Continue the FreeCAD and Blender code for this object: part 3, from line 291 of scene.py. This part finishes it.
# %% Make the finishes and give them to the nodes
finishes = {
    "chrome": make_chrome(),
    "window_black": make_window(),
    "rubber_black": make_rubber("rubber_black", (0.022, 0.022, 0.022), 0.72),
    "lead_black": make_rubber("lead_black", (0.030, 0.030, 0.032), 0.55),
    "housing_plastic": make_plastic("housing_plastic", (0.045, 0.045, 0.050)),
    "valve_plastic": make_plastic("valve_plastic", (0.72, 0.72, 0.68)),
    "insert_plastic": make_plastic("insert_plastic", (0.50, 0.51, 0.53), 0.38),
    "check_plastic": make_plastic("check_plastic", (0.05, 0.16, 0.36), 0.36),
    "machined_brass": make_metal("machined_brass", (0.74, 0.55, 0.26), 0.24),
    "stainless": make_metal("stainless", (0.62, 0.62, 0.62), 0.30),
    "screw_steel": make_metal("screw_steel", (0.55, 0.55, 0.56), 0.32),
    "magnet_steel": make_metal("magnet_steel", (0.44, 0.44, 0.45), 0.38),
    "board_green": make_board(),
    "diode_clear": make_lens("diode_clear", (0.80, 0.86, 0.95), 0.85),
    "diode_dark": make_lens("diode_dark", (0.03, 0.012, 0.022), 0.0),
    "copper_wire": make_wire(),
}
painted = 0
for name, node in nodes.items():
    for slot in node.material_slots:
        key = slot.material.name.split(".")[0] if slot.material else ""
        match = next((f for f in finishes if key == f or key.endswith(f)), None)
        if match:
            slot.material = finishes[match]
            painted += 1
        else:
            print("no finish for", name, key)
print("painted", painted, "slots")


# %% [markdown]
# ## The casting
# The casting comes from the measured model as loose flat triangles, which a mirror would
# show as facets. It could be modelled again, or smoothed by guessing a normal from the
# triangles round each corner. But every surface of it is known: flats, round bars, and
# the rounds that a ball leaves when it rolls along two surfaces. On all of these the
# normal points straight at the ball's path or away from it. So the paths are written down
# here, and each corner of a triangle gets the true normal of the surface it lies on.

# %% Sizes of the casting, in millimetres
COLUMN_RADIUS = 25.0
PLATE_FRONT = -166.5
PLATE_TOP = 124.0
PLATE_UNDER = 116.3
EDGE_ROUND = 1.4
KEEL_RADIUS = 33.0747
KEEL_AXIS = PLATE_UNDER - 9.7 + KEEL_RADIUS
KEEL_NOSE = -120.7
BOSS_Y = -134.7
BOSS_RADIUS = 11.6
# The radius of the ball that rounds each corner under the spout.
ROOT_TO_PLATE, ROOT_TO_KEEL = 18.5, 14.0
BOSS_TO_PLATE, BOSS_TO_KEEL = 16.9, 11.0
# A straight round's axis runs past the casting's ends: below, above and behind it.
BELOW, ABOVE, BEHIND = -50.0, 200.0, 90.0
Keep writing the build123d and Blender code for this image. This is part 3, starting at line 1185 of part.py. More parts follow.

==================================================

| WHAT YOU WILL DO |
Show the lines from the data above that contain the string "finishes".

| FULL ANSWER |
Continue the FreeCAD and Blender code for this object: part 3, from line 291 of scene.py. This part finishes it.
# %% Make the finishes and give them to the nodes
finishes = {
        match = next((f for f in finishes if key == f or key.endswith(f)), None)
            slot.material = finishes[match]